CosmoCLIP: Generalizing Large Vision-Language Models for Astronomical Imaging
Raza Imam, Mohammed Talha Alam, Umaima Rahman, Mohsen Guizani, Fakhri Karray
2024-07-11

Summary
This paper presents CosmoCLIP, a new framework designed to improve how large vision-language models work with astronomical images. It focuses on enhancing the model's ability to understand and classify these images using text descriptions.
What's the problem?
Most existing models that connect images and text perform well but struggle with astronomical data because there are fewer labeled images available compared to general datasets.

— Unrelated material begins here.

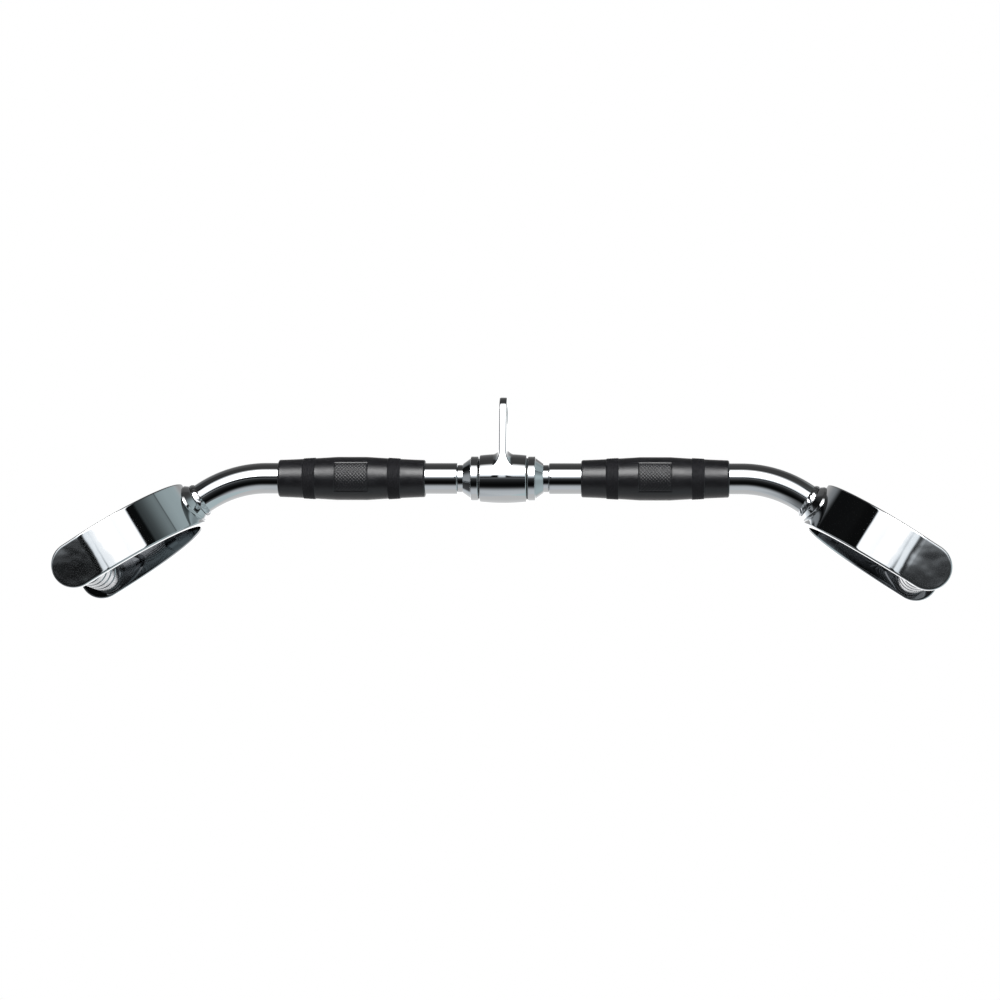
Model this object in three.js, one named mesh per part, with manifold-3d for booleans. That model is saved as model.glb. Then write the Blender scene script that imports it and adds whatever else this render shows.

This lack of data makes it hard for models to learn effectively and accurately classify astronomical images.
What's the solution?
CosmoCLIP addresses this issue by fine-tuning the pre-trained CLIP model specifically for astronomical images and their captions. It uses a dataset called SpaceNet, which contains about 13,000 well-distributed astronomical images, along with detailed descriptions generated by a tool called BLIP. By training the model to recognize and match these image-text pairs, CosmoCLIP improves its ability to generalize and perform well on both familiar and unfamiliar tasks related to astronomical imaging.
Why it matters?
This research is significant because it enhances the capabilities of AI in the field of astronomy, allowing for better classification and retrieval of astronomical images. By improving how models understand and analyze these images, CosmoCLIP can help scientists make more accurate observations and discoveries in space research.
Abstract
Existing vision-text contrastive learning models enhance representation transferability and support zero-shot prediction by matching paired image and caption embeddings while pushing unrelated pairs apart. However, astronomical image-label datasets are significantly smaller compared to general image and label datasets available from the internet. We introduce CosmoCLIP, an astronomical image-text contrastive learning framework precisely fine-tuned on the pre-trained CLIP model using SpaceNet and BLIP-based captions. SpaceNet, attained via FLARE, constitutes ~13k optimally distributed images, while BLIP acts as a rich knowledge extractor. The rich semantics derived from this SpaceNet and BLIP descriptions, when learned contrastively, enable CosmoCLIP to achieve superior generalization across various in-domain and out-of-domain tasks. Our results demonstrate that CosmoCLIP is a straightforward yet powerful framework, significantly outperforming CLIP in zero-shot classification and image-text retrieval tasks.